- THE REQUEST -
Nothing should be output except the lines from the one containing "cone at each end" through the one containing "obj.data.transform(world)", both ends included, each repeated exactly.

§ §

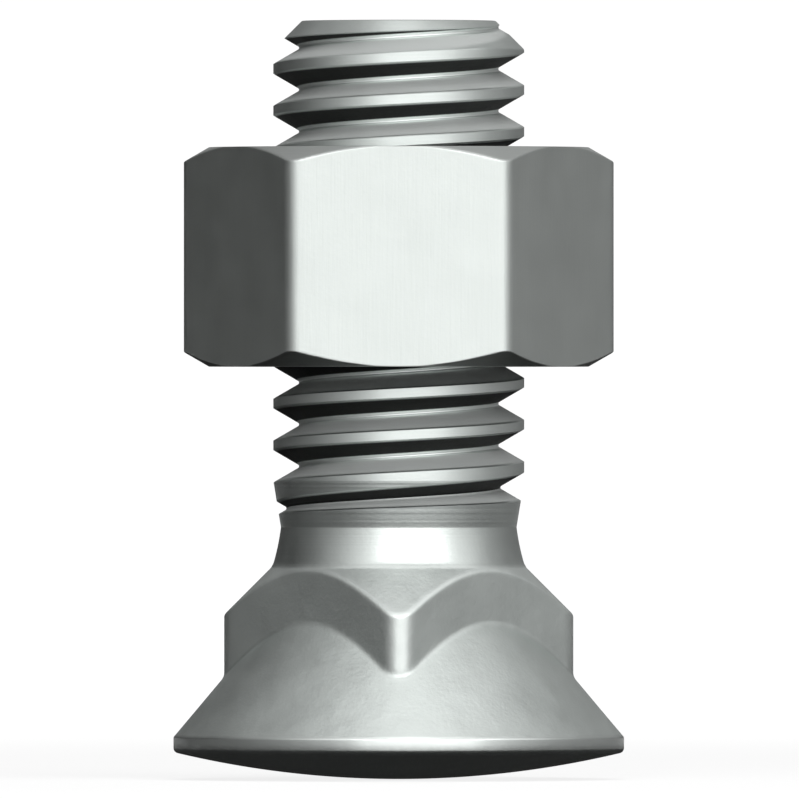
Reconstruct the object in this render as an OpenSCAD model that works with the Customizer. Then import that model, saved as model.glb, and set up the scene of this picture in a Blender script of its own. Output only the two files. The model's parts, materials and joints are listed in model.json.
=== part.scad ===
// Plough bolt with its hex nut: a domed countersunk head, a square neck, a tapered throat and a coarse thread.
// Lengths are in millimetres and angles in degrees. The bolt stands on its head: z = 0 is the lowest point of
// the dome and the thread points along +Z. A corner of the square neck and a corner of the nut lie on +X.

/* [Head] */
// Diameter of the head's rim
head_d = 17.1; // [15:0.1:20]
// Angle between opposite sides of the countersunk cone
head_angle = 80; // [60:1:100]
// Height of the straight rim
rim_h = 0.57; // [0.3:0.01:1.2]
// Height of the dome under the rim
dome_h = 1.02; // [0.5:0.01:2]
// Size of the broken edge between rim and dome
rim_edge = 0.14; // [0.05:0.01:0.25]

/* [Square neck] */
// Width of the square across its flats
square_w = 9.84; // [9.7:0.02:10.6]
// Radius of the square's four upright edges
square_corner_r = 0.8; // [0.3:0.05:1.5]
// Length of the upright edges, from the countersunk cone to the shoulder
square_edge_h = 2.36; // [1:0.02:6]
// Slope of the shoulder above the square
shoulder_angle = 45; // [35:1:55]

/* [Throat] */
// How far the throat's narrowest place lies under the thread's crests
throat_relief = 0.29; // [0.1:0.01:0.4]
// How much the throat widens down to the shoulder
throat_flare = 0.315; // [0.1:0.005:0.35]
// Height of the flare
throat_h = 1.475; // [0.8:0.005:4]
// Radius of the flare's hollow curve
throat_curve_r = 9; // [6:0.5:30]
// Slope of the cone that widens from the throat to the thread's crests
taper_angle = 9.3; // [5:0.1:20]

/* [Thread] */
// Outside diameter of the thread, three eighths of an inch
thread_d = 9.525; // [9.3:0.005:9.6]
// Pitch of the thread, sixteen turns to the inch
thread_pitch = 1.5875; // [1.2:0.0125:2]
// Width of the flat along the crest
crest_w = 0.35; // [0.2:0.01:0.5]
// Width of the flat along the root
root_w = 0.11; // [0.05:0.01:0.3]
// Angle between a flank and a plane square to the axis
flank_angle = 30; // [27:0.5:32]
// Length from the throat's narrowest place to the bolt's end
thread_l = 19.22; // [16:0.02:60]
// Height above the throat at which the groove begins to fade
runout_h = 1.66; // [1:0.01:3]
// Turn over which the fading groove loses its whole depth
runout_turn = 470; // [270:10:720]
// Depth of the lead-in chamfer at the bolt's end
end_chamfer = 1.09; // [0.5:0.01:1.5]
// Distance from the bolt's end down to the centre of the first crest on the +X side
first_crest = 1.035; // [0.5:0.005:1.5]

/* [Hex nut] */
// Width of the nut across its flats, nine sixteenths of an inch
nut_w = 14.2875; // [13.5:0.0125:16]
// Height of the nut
nut_h = 8.33; // [6:0.01:12]
// Diameter of the circle where the corner chamfer meets each end face
nut_face_d = 14.4; // [12.6:0.1:15]
// Slope of the corner chamfer
nut_chamfer_angle = 30; // [15:1:35]
// Radial clearance between the thread's crests and the nut's bore
nut_clearance = 0.05; // [0.02:0.01:0.2]
// How much wider than the bore the lead-in cone is at each end face, on the radius
nut_lead = 0.33; // [0.1:0.01:0.6]
// Length of thread that stands out above the nut
thread_proud = 4.8; // [1:0.05:7]

/* [Hidden] */
$fn = 64;

// Fineness of the groove and of the throat's curve
groove_steps = 40;
throat_steps = 5;
// How far a cutting solid runs past what it cuts, and how deep a joined solid is sunk into its neighbour
past = 1;
sunk = 0.25;
// How far the groove's cutting section stands out past the crests
groove_past = 0.08;

steel = [0.74, 0.76, 0.75];
nut_steel = [0.80, 0.82, 0.81];

head_r = head_d / 2;
dome_r = (head_r * head_r + dome_h * dome_h) / (2 * dome_h);
rim_top_z = dome_h + rim_h;

thread_r = thread_d / 2;
throat_r = thread_r - throat_relief;
flare_r = throat_r + throat_flare;
thread_depth = (thread_pitch - crest_w - root_w) / (2 * tan(flank_angle));
root_r = thread_r - thread_depth;

// Half the diagonal of the square over its rounded edges
square_r = square_w / 2 * sqrt(2) - square_corner_r * (sqrt(2) - 1);
square_z = rim_top_z + (head_r - square_r) / tan(head_angle / 2);
shoulder_z = square_z + square_edge_h;
flare_z = shoulder_z + (square_r - flare_r) * tan(shoulder_angle);
throat_z = flare_z + throat_h;
taper_h = throat_relief / tan(taper_angle);
end_z = throat_z + thread_l;

nut_z = end_z - thread_proud - nut_h;
nut_corner_r = nut_w / 2 / cos(180 / 6);
bore_r = thread_r + nut_clearance;

// Height of the groove's centre after a turn counted from the first groove on the +X side, upwards positive
function groove_z(turn) = end_z - first_crest - thread_pitch / 2 + thread_pitch * turn / 360;

// Turn at which the groove's centre is at a height
function turn_at(z) = (z - groove_z(0)) / thread_pitch * 360;

fade_turn = turn_at(throat_z + runout_h);
groove_low = fade_turn - runout_turn;
groove_high = turn_at(end_z + thread_pitch);
groove_count = ceil((groove_high - groove_low) / 360 * groove_steps);

// How far the groove has moved outwards where it fades
function groove_shift(turn) = max(0, (fade_turn - turn) / runout_turn) * (thread_depth + groove_past);

// The groove's section: how far out from the root, and how far up from the groove's centre
groove_out = thread_depth + groove_past;
groove_half = root_w / 2 + groove_out * tan(flank_angle);
groove_section = [
    [0, -root_w / 2],
    [0, root_w / 2],
    [groove_out, groove_half],
    [groove_out, -groove_half]
];

// A corner of the groove's section, placed at a turn
function groove_corner(turn, corner) =
    let (r = root_r + groove_shift(turn) + corner[0])
    [r * cos(turn), r * sin(turn), groove_z(turn) + corner[1]];

// The hollow curve of the throat, from the shoulder up to the narrowest place
function throat_curve() =
    let (
        rise = [throat_r - flare_r, throat_h],
        half_chord = norm(rise) / 2,
        middle = [(throat_r + flare_r) / 2, flare_z + throat_h / 2],
        outwards = [rise[1], -rise[0]] / norm(rise),
        centre = middle + outwards * sqrt(throat_curve_r * throat_curve_r - half_chord * half_chord),
        low = atan2(flare_z - centre[1], flare_r - centre[0]),
        high = atan2(throat_z - centre[1], throat_r - centre[0]),
        sweep = high - low - 360 * round((high - low) / 360)
    )
    [for (i = [0:throat_steps]) centre + throat_curve_r * [
        cos(low + sweep * i / throat_steps),
        sin(low + sweep * i / throat_steps)
    ]];

// Domed disc, straight rim and countersunk cone
module head() {
    core_r = throat_r - sunk;
    core_z = rim_top_z + (head_r - core_r) / tan(head_angle / 2);
    edge_z = dome_h + rim_edge;
    intersection() {
        rotate_extrude()
            polygon([
                [0, -past],
                [head_r - edge_z - past, -past],
                [head_r, edge_z],
                [head_r, rim_top_z],
                [core_r, core_z],
                [0, core_z]
            ]);
        translate([0, 0, dome_r])
            sphere(r = dome_r);
    }
}

// Square section with rounded edges, its corners on the X and Y axes
module square_section() {
    corner = square_w / 2 - square_corner_r;
    rotate(45)
        union() {
            square([square_w, 2 * corner], center = true);
            square([2 * corner, square_w], center = true);
            for (x = [-corner, corner], y = [-corner, corner])
                translate([x, y])
                    circle(r = square_corner_r);
        }
}

// Square neck that stands on the countersunk cone, under a conical shoulder
module square_neck() {
    top_r = throat_r - sunk;
    top_z = shoulder_z + (square_r - top_r) * tan(shoulder_angle);
    wide_z = shoulder_z - past * tan(shoulder_angle);
    intersection() {
        translate([0, 0, rim_top_z])
            linear_extrude(top_z - rim_top_z)
                square_section();
        rotate_extrude()
            polygon([
                [0, 0],
                [square_r + past, 0],
                [square_r + past, wide_z],
                [top_r, top_z],
                [0, top_z]
            ]);
    }
}

// Plain round shank before the thread is cut: throat, taper, thread blank and end chamfer
module shank() {
    curve = throat_curve();
    slope = (curve[0][0] - curve[1][0]) / (curve[1][1] - curve[0][1]);
    rotate_extrude()
        polygon(concat(
            [[0, flare_z - sunk], [flare_r + slope * sunk, flare_z - sunk]],
            curve,
            [
                [thread_r, throat_z + taper_h],
                [thread_r, end_z - end_chamfer],
                [thread_r - end_chamfer, end_z],
                [0, end_z]
            ]
        ));
}

// The space between the turns of the thread, wound from its fading end at the throat to past the bolt's end
module thread_groove() {
    corners = len(groove_section);
    turns = [for (i = [0:groove_count]) groove_low + (groove_high - groove_low) * i / groove_count];
    points = [for (turn = turns) for (corner = groove_section) groove_corner(turn, corner)];
    sides = [
        for (i = [0:groove_count - 1]) for (j = [0:corners - 1])
            let (
                a = i * corners + j,
                b = i * corners + (j + 1) % corners,
                c = a + corners,
                d = b + corners
            )
            each [[a, d, b], [a, c, d]]
    ];
    last = groove_count * corners;
    caps = [[for (j = [0:corners - 1]) j], [for (j = [corners - 1:-1:0]) last + j]];
    polyhedron(points = points, faces = concat(sides, caps));
}

module plough_bolt() {
    color(steel)
        difference() {
            union() {
                head();
                square_neck();
                shank();
            }
            thread_groove();
        }
}

// Outline that rounds off the nut's corners at both ends
module nut_chamfers() {
    outer_r = nut_corner_r + past;
    drop = (outer_r - nut_face_d / 2) * tan(nut_chamfer_angle);
    rotate_extrude()
        polygon([
            [0, 0],
            [nut_face_d / 2, 0],
            [outer_r, drop],
            [outer_r, nut_h - drop],
            [nut_face_d / 2, nut_h],
            [0, nut_h]
        ]);
}

// Bore with a lead-in cone at each end
module nut_bore() {
    translate([0, 0, -past])
        cylinder(r = bore_r, h = nut_h + 2 * past);
    for (side = [0, 1])
        translate([0, 0, side * nut_h])
            mirror([0, 0, side])
                translate([0, 0, -past])
                    cylinder(r1 = bore_r + nut_lead + past, r2 = bore_r, h = nut_lead + past);
}

module hex_nut() {
    color(nut_steel)
        translate([0, 0, nut_z])
            difference() {
                intersection() {
                    cylinder(r = nut_corner_r, h = nut_h, $fn = 6);
                    nut_chamfers();
                }
                nut_bore();
            }
}

plough_bolt();
hex_nut();
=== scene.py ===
"""Plough bolt with its hex nut: detailed shapes, steel finishes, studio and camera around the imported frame.

Sizes are in millimetres. MM turns them into metres where a mesh, a light or the camera is made.
"""

import json
import math

import bpy
import numpy as np
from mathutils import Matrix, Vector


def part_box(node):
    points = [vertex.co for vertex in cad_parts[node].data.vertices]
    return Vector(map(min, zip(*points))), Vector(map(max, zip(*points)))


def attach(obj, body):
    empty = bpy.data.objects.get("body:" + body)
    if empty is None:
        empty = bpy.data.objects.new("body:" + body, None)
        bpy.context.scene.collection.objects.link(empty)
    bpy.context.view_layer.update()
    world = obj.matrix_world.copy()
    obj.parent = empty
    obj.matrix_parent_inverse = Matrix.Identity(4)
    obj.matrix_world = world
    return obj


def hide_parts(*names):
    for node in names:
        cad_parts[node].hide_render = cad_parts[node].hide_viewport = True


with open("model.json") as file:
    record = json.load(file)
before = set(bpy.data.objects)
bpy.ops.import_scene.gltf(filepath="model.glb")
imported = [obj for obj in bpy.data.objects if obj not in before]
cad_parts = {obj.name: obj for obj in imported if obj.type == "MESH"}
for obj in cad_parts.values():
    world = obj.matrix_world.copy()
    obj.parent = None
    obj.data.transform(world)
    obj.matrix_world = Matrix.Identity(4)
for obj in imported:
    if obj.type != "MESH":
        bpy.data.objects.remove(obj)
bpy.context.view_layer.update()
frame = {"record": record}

MM = 0.001

# Places that come from the frame
bolt_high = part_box("plough_bolt")[1] / MM
nut_low, nut_high = [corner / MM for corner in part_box("hex_nut")]
HEAD_R = bolt_high.x
END_Z = bolt_high.z
NUT_Z = nut_low.z
NUT_H = nut_high.z - nut_low.z
NUT_FLAT_R = nut_high.y
NUT_DOWN = -frame["record"]["behaviour"]["joints"][0]["range_m"][0] / MM

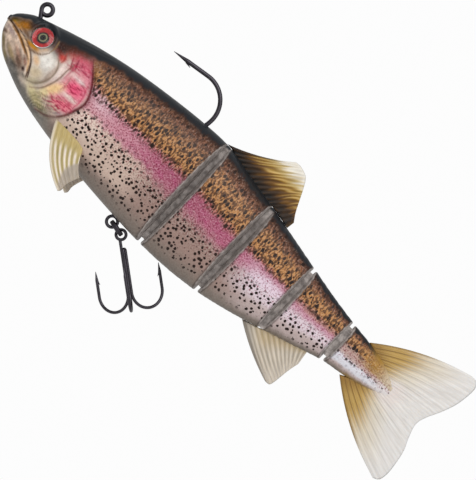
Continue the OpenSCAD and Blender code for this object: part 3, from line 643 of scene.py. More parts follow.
# Airbrush dabs on the head: place, reach along and across, turn in degrees, colour, strength
HEAD_DABS = [
    (1.5, -14.8, 8.5, 3.6, -27, "#EAD2BF", 1.0),
    (-5.0, -13.3, 1.7, 0.7, 5, "#5A3A2A", 0.9),
    (-3.0, -12.0, 2.4, 0.6, -15, "#C2ABA8", 0.8),
    (2.0, -17.2, 3.8, 0.9, -32, "#85703A", 0.75),
    (-3.0, -15.6, 2.8, 0.6, -42, "#74622A", 0.9),
    (1.0, -18.9, 3.8, 0.7, -34, "#6C5D2B", 0.9),
    (5.2, -17.0, 3.0, 1.4, -38, "#634534", 0.9),
    (3.2, -15.2, 2.4, 0.55, -30, "#C99F8C", 0.7),
    (7.0, -15.9, 1.6, 0.6, -42, "#8E5C4A", 0.8),
    (7.9, -17.9, 0.8, 0.6, -30, "#3C140C", 1.0),
    (5.0, -19.5, 3.0, 1.2, -25, "#544E48", 0.95),
    (8.8, -19.4, 1.6, 0.7, -20, "#837A70", 0.8),
    (-0.6, -7.7, 3.9, 2.0, 24, "#A56C10", 1.0),
    (-4.6, -8.9, 2.0, 1.0, 35, "#6E5A08", 1.0),
    (1.4, -9.5, 3.0, 0.7, -12, "#6A4212", 0.8),
    (-2.6, -9.5, 2.2, 0.45, -8, "#B37A2A", 0.75),
    (2.0, -5.6, 1.9, 1.8, 30, "#24100A", 0.95),
    (5.7, -6.9, 4.7, 4.5, 0, "#33100A", 0.95),
    (5.6, -11.0, 3.8, 0.75, 2, "#C48A36", 1.0),
    (9.4, -9.5, 1.5, 0.8, 50, "#B57C32", 0.95),
    (11.8, -5.3, 3.8, 3.5, -20, "#1E0C06", 1.0),
    (15.6, -3.2, 5.4, 2.4, 17, "#2E160C", 1.0),
    (12.6, -7.0, 2.4, 1.0, -5, "#6A2114", 0.85),
    (19.0, -0.6, 4.6, 1.6, 24, "#633522", 0.95),
    (18.2, -4.1, 3.8, 2.0, 18, "#B1574C", 0.9),
    (23.5, -1.9, 3.4, 2.2, 30, "#C1505C", 0.9),
    (22.3, -5.6, 4.8, 2.6, -12, "#CF5F77", 0.95),
    (22.6, -13.5, 5.4, 7.5, 5, "#F3BCC2", 0.75),
    (26.2, -11.0, 2.0, 6.0, 8, "#EC94A8", 0.7),
    (11.6, -11.6, 3.3, 3.2, 0, "#FCF8F0", 1.0),
    (9.3, -13.3, 1.8, 1.0, -35, "#F6D0A8", 0.9),
    (11.6, -16.2, 2.2, 1.9, 0, "#DCCBAE", 0.9),
    (12.5, -18.3, 2.3, 0.9, 25, "#C8BCA2", 0.85),
    (14.9, -7.6, 1.5, 1.3, 0, "#C8473F", 0.85),
    (18.8, -7.3, 1.1, 1.4, 0, "#B4264A", 0.8),
    (17.0, -11.4, 1.8, 4.3, 0, "#FBEAE2", 1.0),
    (15.3, -13.5, 0.7, 4.2, -4, "#A59283", 0.65),
    (23.6, -11.8, 3.5, 2.5, 0, "#F0728F", 1.0),
    (23.4, -9.0, 2.5, 0.65, 0, "#F0DCDA", 0.9),
    (24.6, -14.8, 2.8, 0.8, 0, "#F8EAE0", 0.95),
    (23.9, -17.7, 4.3, 2.2, 14, "#EC8494", 0.95),
    (19.0, -15.9, 1.7, 3.4, -38, "#FFDAA6", 0.9),
    (17.4, -18.9, 1.5, 1.6, -40, "#F4E4B4", 0.9),
    (16.6, -21.9, 5.2, 1.8, -22, "#D8CC9E", 0.95),
    (19.6, -22.9, 2.2, 0.8, 5, "#8C8246", 0.85),
    (24.6, -20.7, 2.0, 0.9, 40, "#AD979A", 0.8),
]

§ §

- TASK ANSWER -
// Bore with a lead-in cone at each end
module nut_bore() {
    translate([0, 0, -past])
        cylinder(r = bore_r, h = nut_h + 2 * past);
    for (side = [0, 1])
        translate([0, 0, side * nut_h])
            mirror([0, 0, side])
                translate([0, 0, -past])
                    cylinder(r1 = bore_r + nut_lead + past, r2 = bore_r, h = nut_lead + past);
}

module hex_nut() {
    color(nut_steel)
        translate([0, 0, nut_z])
            difference() {
                intersection() {
                    cylinder(r = nut_corner_r, h = nut_h, $fn = 6);
                    nut_chamfers();
                }
                nut_bore();
            }
}

plough_bolt();
hex_nut();
=== scene.py ===
"""Plough bolt with its hex nut: detailed shapes, steel finishes, studio and camera around the imported frame.

Sizes are in millimetres. MM turns them into metres where a mesh, a light or the camera is made.
"""

import json
import math

import bpy
import numpy as np
from mathutils import Matrix, Vector


def part_box(node):
    points = [vertex.co for vertex in cad_parts[node].data.vertices]
    return Vector(map(min, zip(*points))), Vector(map(max, zip(*points)))


def attach(obj, body):
    empty = bpy.data.objects.get("body:" + body)
    if empty is None:
        empty = bpy.data.objects.new("body:" + body, None)
        bpy.context.scene.collection.objects.link(empty)
    bpy.context.view_layer.update()
    world = obj.matrix_world.copy()
    obj.parent = empty
    obj.matrix_parent_inverse = Matrix.Identity(4)
    obj.matrix_world = world
    return obj


def hide_parts(*names):
    for node in names:
        cad_parts[node].hide_render = cad_parts[node].hide_viewport = True


with open("model.json") as file:
    record = json.load(file)
before = set(bpy.data.objects)
bpy.ops.import_scene.gltf(filepath="model.glb")
imported = [obj for obj in bpy.data.objects if obj not in before]
cad_parts = {obj.name: obj for obj in imported if obj.type == "MESH"}
for obj in cad_parts.values():
    world = obj.matrix_world.copy()
    obj.parent = None
    obj.data.transform(world)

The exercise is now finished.